In my Trust Transformation Seminar I teach that there are five elements required to build trust intentionally. The last element is Time. Maybe it should be the first element because before you step into a relationship—professionally or personally—a decision is required:

Will I stick around long enough to build trust and grow trust?

Trust takes time, but time doesn't always build trust.

Trust takes time, but time doesn’t always build trust.

I find two temptations rather appealing:

  • Assume others will trust me just because I feel I’m trustworthy.
  • When the going gets tough, move on.

Both of these avoid the commitment that it takes to build trust: Time.

It’s dangerous to assume that Time will automatically build trust. It actually allows a lot of unperceived distrust to come into the relationship. That’s why you can have a great friend for a decade or more, have an argument, and the relationship ends. Or why leaders think they have many devoted followers but discover they have only a faithful few during a time of crisis or risk.

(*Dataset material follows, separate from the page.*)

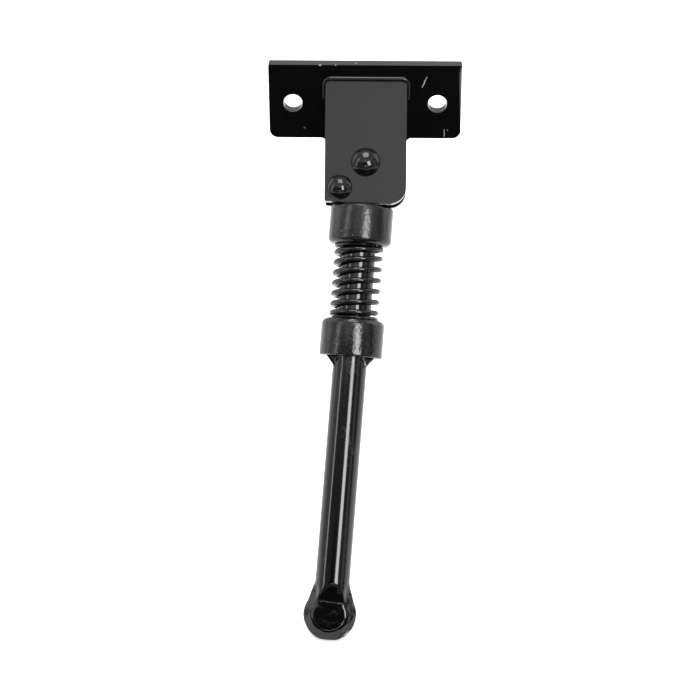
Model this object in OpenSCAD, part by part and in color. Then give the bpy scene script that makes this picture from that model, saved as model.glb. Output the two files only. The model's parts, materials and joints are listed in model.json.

Time doesn’t automatically build trust, but trust requires Time: having the patience and perseverance to stick around long enough to build, grow, and enjoy trusted relationships and results.

So what can you do about it?

I sit here today realizing that I had a growing platform of trust in Paraguay just a few months old before I had to leave. That’s why two years is better than only one. It took most of a year to put a foundation in place. Two months ago I was just starting to get traction and also enjoy what we were working hard to learn and accomplish—not to mention being able to function at a higher level in the country and get around in the capital city without going down the wrong way on a one-way street. Oops, I still did that last week.

Years ago when my girls were two, one, and a newborn, my wife and I were under the pressure of having three children so quickly, combined with me working for a nonprofit organization and raising hardly enough money to buy groceries (with my wife’s debit card bouncing at the checkout counter more than once with a cartload of groceries and babies). I vividly remember standing in our living room looking Christina in the eyes saying, “It’s going to take me at least a year to build trust with you again.” I said it in exasperation, but also realistic expectation that I had a road ahead of me—and it was going to be longer and more challenging than going through a fast-food drive-through. Now wouldn’t that be nice!

Do you want more trust in your life?

If you are practically implementing the other four elements of trust…

  • Two months gets you in the door with some good memories and more Facebook friends.
  • One year provides deeper relationships and a trust platform from which you and others can begin to build.
  • Two years allows growth that you can see and enjoy, and it raises the likelihood that what you’ve built will be sustainable—continue to grow and produce fruit into the future.

Whether you are leading a business, a marriage, or a family, consider today making a long-term commitment to build trust intentionally.

Never assume that Time alone will build trust. But trust does take time, and those who devote time toward building trust intentionally will enjoy its benefits.